= Work instructions =
Pick out the lines in the listing below that contain the word "pose" and copy them.

= Data extracted from a collection =

>> START

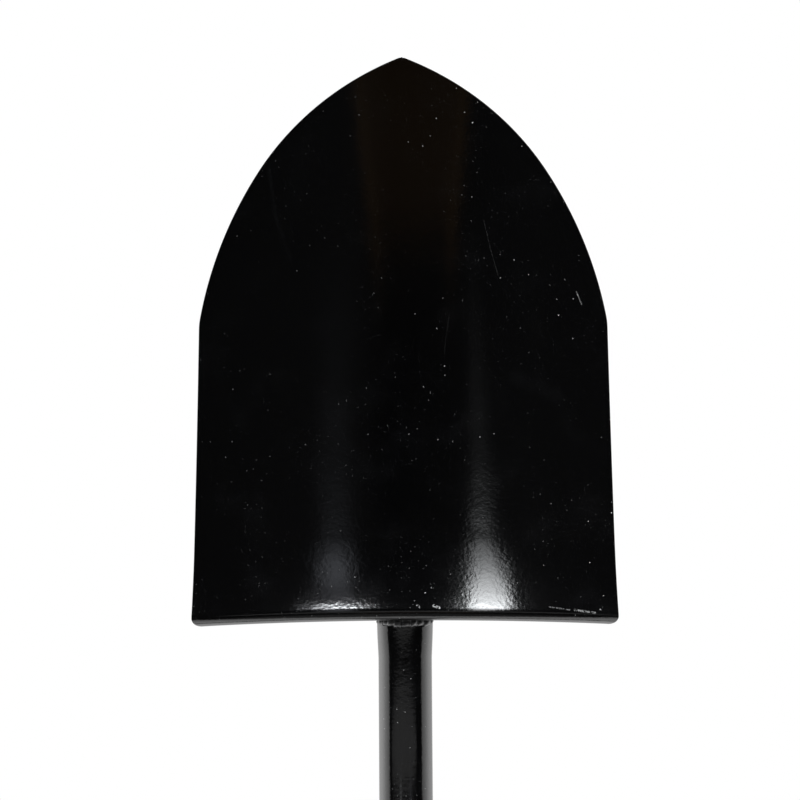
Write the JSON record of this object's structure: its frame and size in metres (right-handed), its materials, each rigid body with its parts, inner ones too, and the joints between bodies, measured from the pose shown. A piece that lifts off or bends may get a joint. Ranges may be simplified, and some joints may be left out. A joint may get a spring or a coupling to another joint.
{
  "type": "round point shovel",
  "caption": "All-steel digging shovel with a dished, pointed blade, rolled foot treads, a bent tubular shaft welded to the blade's back, and a D-shaped grip.",
  "frame": {"origin": "on the shaft's centre line, in the plane that touches the underside of the grip bar", "axes": "+Z along the straight shaft from the grip towards the blade, -Y the way the blade's hollow face looks, X across the blade"},
  "size_m": [0.2194, 0.1021, 1.0322],
  "materials": {
    "gloss_enamel": "high-gloss black enamel over steel, with fine orange peel, dust and light scratches",
    "weld_enamel": "enamel over rippled weld bead",
    "grip_moulding": "fine-textured black moulded polymer with ribs",
    "zinc_steel": "dull bright zinc plate"
  },
  "bodies": {
    "root": {"blade": "gloss_enamel", "shaft_tube": "gloss_enamel", "tread_weld": "weld_enamel", "side_weld_left": "weld_enamel", "side_weld_right": "weld_enamel", "nose_weld": "weld_enamel", "yoke_front": "gloss_enamel", "yoke_rear": "gloss_enamel", "grip_bar": "grip_moulding", "bar_core_tube": "zinc_steel", "bar_bolt": "zinc_steel", "bar_nut": "zinc_steel", "bar_washers": "zinc_steel", "neck_rivets": "zinc_steel"}
  },
  "joints": []
}
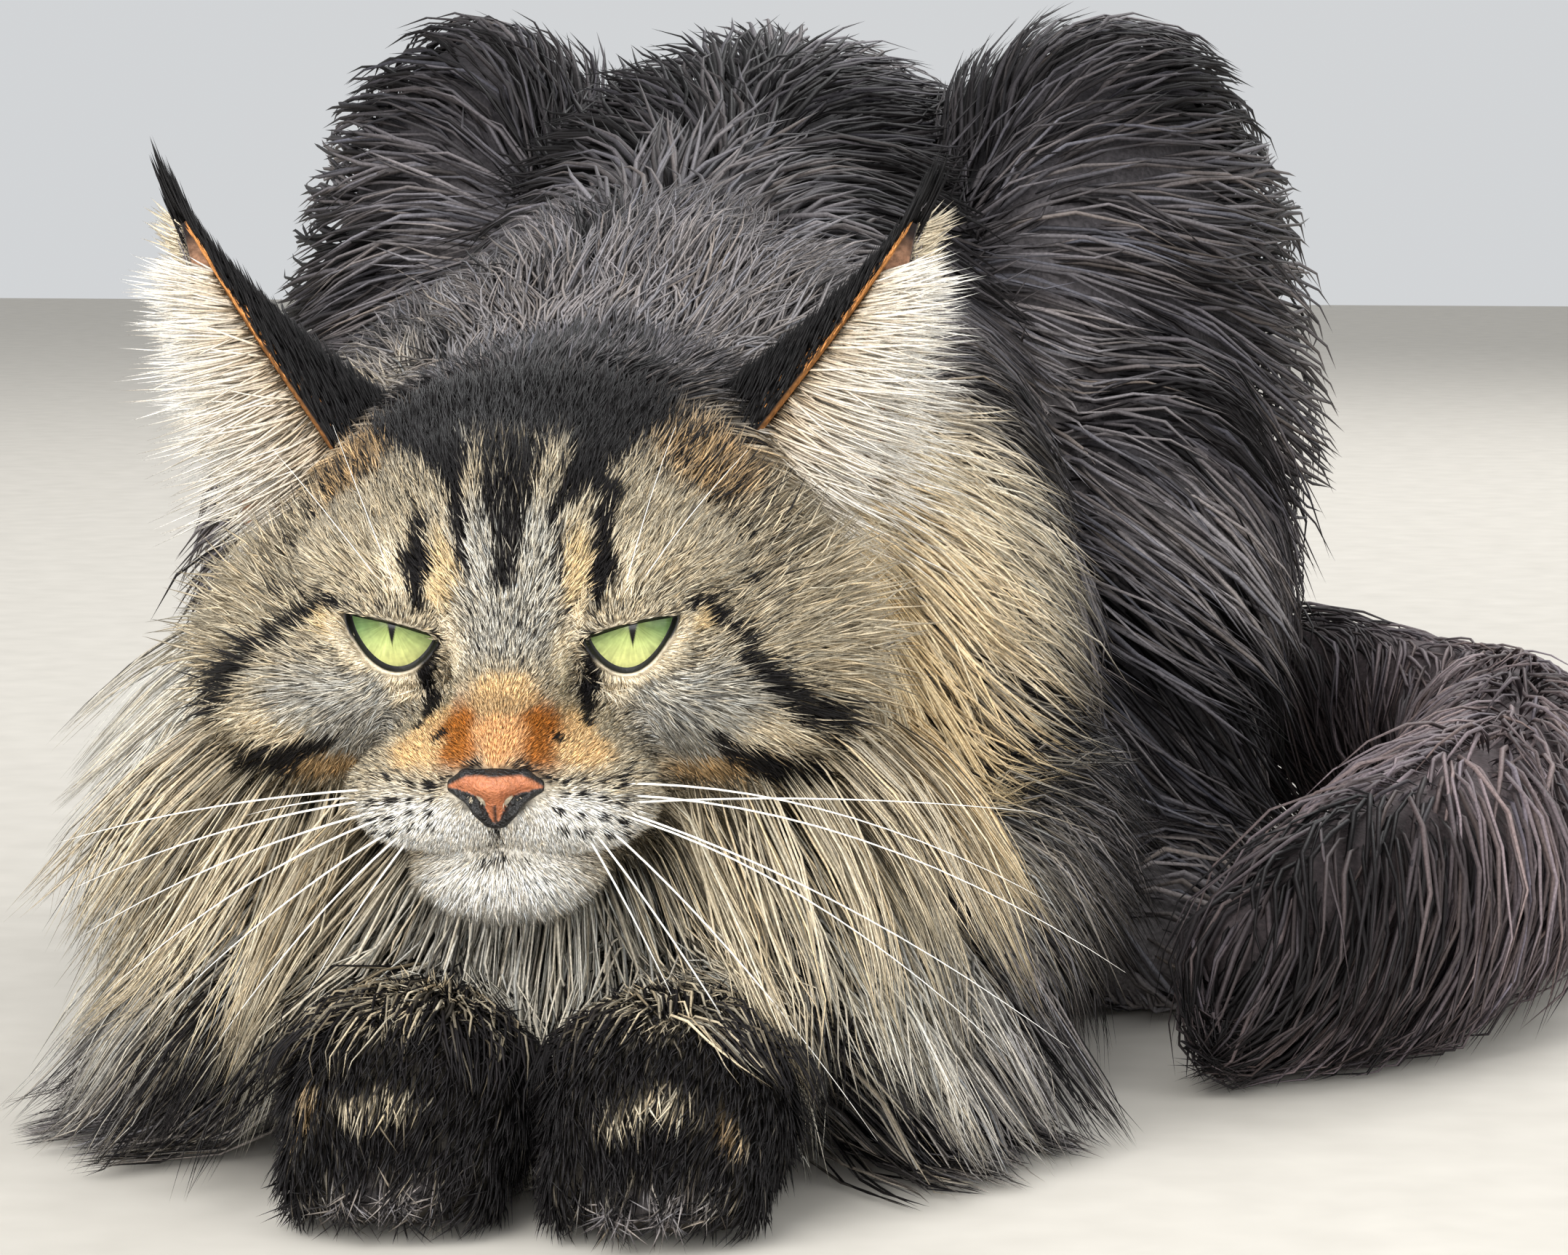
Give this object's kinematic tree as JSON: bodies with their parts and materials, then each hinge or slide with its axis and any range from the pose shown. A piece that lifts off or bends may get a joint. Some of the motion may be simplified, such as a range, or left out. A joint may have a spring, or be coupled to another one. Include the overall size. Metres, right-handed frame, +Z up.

>> END

= Task response =
Write the JSON record of this object's structure: its frame and size in metres (right-handed), its materials, each rigid body with its parts, inner ones too, and the joints between bodies, measured from the pose shown. A piece that lifts off or bends may get a joint. Ranges may be simplified, and some joints may be left out. A joint may get a spring or a coupling to another joint.
Give this object's kinematic tree as JSON: bodies with their parts and materials, then each hinge or slide with its axis and any range from the pose shown. A piece that lifts off or bends may get a joint. Some of the motion may be simplified, such as a range, or left out. A joint may have a spring, or be coupled to another one. Include the overall size. Metres, right-handed frame, +Z up.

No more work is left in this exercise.